> **PROVIDED MATERIAL**
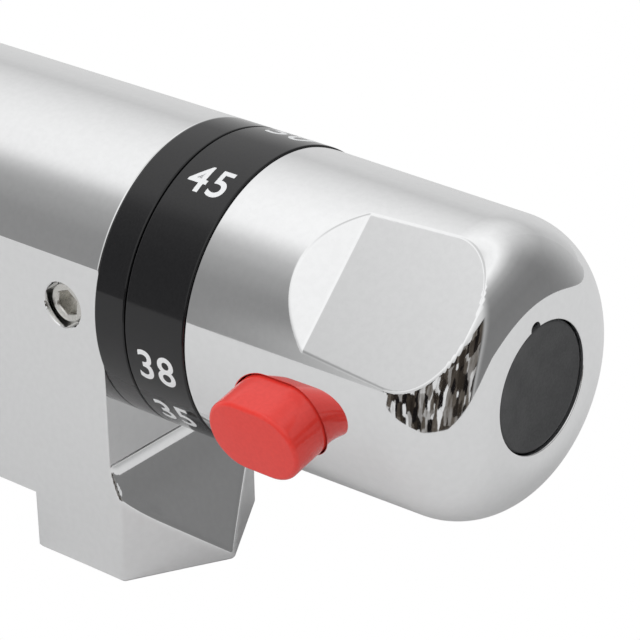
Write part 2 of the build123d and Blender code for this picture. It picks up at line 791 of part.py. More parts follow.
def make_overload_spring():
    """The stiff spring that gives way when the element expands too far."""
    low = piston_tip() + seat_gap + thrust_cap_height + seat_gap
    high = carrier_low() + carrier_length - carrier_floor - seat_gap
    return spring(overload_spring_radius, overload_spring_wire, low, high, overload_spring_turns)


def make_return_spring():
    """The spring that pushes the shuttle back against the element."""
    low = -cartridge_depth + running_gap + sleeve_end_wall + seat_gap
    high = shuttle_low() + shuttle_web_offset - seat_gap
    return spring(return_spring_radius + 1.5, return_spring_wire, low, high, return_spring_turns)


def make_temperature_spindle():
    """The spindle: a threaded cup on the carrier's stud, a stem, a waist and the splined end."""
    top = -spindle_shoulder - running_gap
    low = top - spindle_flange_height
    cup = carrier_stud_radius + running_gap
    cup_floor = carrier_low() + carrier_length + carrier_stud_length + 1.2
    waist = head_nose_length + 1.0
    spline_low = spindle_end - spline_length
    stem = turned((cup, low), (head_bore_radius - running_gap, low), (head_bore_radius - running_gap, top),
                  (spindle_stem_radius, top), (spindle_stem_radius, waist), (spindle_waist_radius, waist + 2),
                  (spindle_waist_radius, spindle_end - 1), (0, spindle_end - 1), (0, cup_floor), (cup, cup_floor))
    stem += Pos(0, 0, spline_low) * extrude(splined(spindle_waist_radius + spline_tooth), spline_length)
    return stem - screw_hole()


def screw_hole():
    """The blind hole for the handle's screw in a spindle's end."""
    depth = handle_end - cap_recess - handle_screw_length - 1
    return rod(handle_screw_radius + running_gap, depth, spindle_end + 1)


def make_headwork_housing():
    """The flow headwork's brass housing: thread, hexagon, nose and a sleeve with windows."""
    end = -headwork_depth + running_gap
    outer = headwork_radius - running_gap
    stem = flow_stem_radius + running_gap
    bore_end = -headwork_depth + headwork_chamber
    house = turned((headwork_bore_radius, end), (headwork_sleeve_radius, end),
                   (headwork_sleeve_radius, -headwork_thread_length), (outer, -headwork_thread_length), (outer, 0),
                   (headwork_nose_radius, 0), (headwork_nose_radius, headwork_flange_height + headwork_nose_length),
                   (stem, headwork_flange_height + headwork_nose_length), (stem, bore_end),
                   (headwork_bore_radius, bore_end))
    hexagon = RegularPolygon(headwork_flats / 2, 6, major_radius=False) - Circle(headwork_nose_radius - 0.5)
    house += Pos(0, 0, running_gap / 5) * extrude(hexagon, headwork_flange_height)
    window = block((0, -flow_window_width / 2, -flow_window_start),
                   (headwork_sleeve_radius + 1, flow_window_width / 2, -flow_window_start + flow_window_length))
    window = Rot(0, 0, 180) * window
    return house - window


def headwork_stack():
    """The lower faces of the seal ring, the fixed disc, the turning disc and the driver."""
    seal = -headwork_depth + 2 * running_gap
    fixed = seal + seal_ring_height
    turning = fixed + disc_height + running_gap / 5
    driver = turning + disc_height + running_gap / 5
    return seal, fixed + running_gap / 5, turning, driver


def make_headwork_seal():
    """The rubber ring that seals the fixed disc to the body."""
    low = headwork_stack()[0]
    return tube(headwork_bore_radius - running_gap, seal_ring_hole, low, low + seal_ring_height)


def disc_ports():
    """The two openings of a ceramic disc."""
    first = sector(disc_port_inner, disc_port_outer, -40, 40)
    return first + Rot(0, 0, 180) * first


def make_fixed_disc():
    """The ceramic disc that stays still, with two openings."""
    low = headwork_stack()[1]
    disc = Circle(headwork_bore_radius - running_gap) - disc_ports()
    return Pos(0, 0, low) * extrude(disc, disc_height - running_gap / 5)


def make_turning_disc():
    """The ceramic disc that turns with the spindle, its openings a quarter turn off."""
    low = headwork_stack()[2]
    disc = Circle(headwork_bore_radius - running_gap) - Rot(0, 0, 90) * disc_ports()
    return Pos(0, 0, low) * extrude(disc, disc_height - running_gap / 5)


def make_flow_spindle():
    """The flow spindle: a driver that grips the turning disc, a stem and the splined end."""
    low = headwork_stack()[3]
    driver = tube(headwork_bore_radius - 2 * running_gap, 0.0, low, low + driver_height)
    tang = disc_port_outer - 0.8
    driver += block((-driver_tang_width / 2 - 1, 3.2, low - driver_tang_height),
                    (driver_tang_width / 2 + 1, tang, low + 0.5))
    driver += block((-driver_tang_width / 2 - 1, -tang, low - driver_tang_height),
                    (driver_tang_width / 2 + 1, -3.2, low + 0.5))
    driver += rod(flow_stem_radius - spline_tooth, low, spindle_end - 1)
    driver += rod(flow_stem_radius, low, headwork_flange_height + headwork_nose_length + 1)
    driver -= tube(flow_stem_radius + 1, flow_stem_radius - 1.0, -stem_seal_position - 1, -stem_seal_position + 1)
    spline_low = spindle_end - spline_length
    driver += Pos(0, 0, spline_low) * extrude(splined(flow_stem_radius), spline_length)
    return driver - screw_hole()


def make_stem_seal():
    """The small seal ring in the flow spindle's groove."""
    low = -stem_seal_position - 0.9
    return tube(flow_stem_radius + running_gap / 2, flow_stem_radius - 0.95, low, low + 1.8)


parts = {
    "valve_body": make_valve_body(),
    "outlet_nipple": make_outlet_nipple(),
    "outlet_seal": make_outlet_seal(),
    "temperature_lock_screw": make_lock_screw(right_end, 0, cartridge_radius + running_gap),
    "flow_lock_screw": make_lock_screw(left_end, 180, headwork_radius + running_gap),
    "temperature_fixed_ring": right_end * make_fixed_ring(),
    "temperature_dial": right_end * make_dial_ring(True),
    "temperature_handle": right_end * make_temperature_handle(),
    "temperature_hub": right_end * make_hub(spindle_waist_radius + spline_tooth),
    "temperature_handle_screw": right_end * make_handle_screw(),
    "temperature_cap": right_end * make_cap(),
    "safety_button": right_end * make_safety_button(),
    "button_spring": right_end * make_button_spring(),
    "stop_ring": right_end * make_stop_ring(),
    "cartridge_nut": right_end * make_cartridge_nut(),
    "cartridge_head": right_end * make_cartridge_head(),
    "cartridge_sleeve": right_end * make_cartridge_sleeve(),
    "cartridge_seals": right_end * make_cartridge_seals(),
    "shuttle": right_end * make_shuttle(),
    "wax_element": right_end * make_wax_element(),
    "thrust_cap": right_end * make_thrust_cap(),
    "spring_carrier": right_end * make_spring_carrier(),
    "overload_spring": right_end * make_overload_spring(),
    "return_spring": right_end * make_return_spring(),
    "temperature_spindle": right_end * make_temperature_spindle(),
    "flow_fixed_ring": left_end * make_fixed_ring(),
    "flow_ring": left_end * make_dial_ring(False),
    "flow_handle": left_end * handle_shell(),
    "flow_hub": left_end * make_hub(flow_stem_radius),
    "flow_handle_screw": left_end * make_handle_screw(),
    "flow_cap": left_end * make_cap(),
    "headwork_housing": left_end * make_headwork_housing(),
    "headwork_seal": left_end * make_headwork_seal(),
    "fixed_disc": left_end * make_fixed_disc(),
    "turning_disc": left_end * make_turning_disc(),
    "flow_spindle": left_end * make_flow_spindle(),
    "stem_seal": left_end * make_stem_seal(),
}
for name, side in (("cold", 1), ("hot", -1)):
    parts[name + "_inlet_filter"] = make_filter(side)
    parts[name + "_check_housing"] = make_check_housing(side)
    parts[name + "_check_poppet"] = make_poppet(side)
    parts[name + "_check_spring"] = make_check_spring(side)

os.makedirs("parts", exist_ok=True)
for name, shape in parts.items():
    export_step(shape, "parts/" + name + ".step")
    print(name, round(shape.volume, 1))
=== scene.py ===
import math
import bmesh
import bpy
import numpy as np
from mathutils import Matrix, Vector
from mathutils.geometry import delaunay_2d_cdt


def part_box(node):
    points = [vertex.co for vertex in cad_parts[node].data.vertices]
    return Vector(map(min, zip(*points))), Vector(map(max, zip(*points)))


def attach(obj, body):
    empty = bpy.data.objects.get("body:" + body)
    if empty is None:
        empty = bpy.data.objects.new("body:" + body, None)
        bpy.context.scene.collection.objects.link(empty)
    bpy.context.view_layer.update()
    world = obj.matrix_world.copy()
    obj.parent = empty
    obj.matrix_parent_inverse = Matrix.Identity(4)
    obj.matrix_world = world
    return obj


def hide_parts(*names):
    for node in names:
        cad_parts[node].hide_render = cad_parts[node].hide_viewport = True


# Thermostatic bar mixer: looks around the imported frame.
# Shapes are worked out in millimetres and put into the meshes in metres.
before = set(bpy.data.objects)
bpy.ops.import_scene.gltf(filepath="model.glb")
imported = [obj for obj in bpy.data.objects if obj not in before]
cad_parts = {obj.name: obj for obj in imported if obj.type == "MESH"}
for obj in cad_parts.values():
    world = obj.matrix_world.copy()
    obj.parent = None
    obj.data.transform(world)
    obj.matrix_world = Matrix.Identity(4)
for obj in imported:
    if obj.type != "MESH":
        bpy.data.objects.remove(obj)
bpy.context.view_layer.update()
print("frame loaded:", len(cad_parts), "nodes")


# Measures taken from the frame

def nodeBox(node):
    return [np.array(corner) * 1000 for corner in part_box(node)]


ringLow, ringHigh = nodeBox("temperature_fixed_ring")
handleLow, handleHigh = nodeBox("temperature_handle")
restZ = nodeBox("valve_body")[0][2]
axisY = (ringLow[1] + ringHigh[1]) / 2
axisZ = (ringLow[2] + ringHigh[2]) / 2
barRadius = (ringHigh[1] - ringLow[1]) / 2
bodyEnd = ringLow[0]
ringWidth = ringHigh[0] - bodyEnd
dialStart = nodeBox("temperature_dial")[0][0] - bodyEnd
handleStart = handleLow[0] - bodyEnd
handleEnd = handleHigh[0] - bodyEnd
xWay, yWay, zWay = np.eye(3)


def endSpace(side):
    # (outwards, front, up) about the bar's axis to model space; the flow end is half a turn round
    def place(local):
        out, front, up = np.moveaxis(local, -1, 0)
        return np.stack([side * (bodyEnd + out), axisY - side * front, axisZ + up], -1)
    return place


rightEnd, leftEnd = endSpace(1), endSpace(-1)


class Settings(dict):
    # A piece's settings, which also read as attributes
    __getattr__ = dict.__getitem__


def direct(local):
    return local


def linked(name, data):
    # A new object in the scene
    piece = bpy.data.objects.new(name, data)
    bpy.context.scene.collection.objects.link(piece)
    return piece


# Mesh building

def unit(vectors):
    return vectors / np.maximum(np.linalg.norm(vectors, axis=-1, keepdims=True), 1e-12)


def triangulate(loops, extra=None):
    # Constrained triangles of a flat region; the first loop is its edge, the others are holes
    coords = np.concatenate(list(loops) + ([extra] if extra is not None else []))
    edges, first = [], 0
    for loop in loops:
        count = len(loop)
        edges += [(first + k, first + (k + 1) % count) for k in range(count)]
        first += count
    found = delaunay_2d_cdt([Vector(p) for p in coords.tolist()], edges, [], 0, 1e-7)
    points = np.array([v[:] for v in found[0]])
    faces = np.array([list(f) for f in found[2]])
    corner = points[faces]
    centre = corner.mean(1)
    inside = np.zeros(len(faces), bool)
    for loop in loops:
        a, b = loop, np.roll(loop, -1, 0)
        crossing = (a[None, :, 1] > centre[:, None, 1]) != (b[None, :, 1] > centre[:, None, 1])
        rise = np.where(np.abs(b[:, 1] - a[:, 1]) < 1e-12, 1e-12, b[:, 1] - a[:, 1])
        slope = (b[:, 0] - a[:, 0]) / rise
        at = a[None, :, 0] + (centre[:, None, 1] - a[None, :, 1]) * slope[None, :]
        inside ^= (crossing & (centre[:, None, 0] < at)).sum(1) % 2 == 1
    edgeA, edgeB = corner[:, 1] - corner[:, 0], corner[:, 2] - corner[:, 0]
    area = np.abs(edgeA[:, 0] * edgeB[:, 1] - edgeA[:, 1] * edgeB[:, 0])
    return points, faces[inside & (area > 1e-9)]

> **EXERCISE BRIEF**
Quote nothing but the lines that run from the line containing "for name, side" through the line containing "bpy.context.scene.collection.objects.link(empty)", keeping both of them word for word.

> **FINAL ANSWER**
for name, side in (("cold", 1), ("hot", -1)):
    parts[name + "_inlet_filter"] = make_filter(side)
    parts[name + "_check_housing"] = make_check_housing(side)
    parts[name + "_check_poppet"] = make_poppet(side)
    parts[name + "_check_spring"] = make_check_spring(side)

os.makedirs("parts", exist_ok=True)
for name, shape in parts.items():
    export_step(shape, "parts/" + name + ".step")
    print(name, round(shape.volume, 1))
=== scene.py ===
import math
import bmesh
import bpy
import numpy as np
from mathutils import Matrix, Vector
from mathutils.geometry import delaunay_2d_cdt


def part_box(node):
    points = [vertex.co for vertex in cad_parts[node].data.vertices]
    return Vector(map(min, zip(*points))), Vector(map(max, zip(*points)))


def attach(obj, body):
    empty = bpy.data.objects.get("body:" + body)
    if empty is None:
        empty = bpy.data.objects.new("body:" + body, None)
        bpy.context.scene.collection.objects.link(empty)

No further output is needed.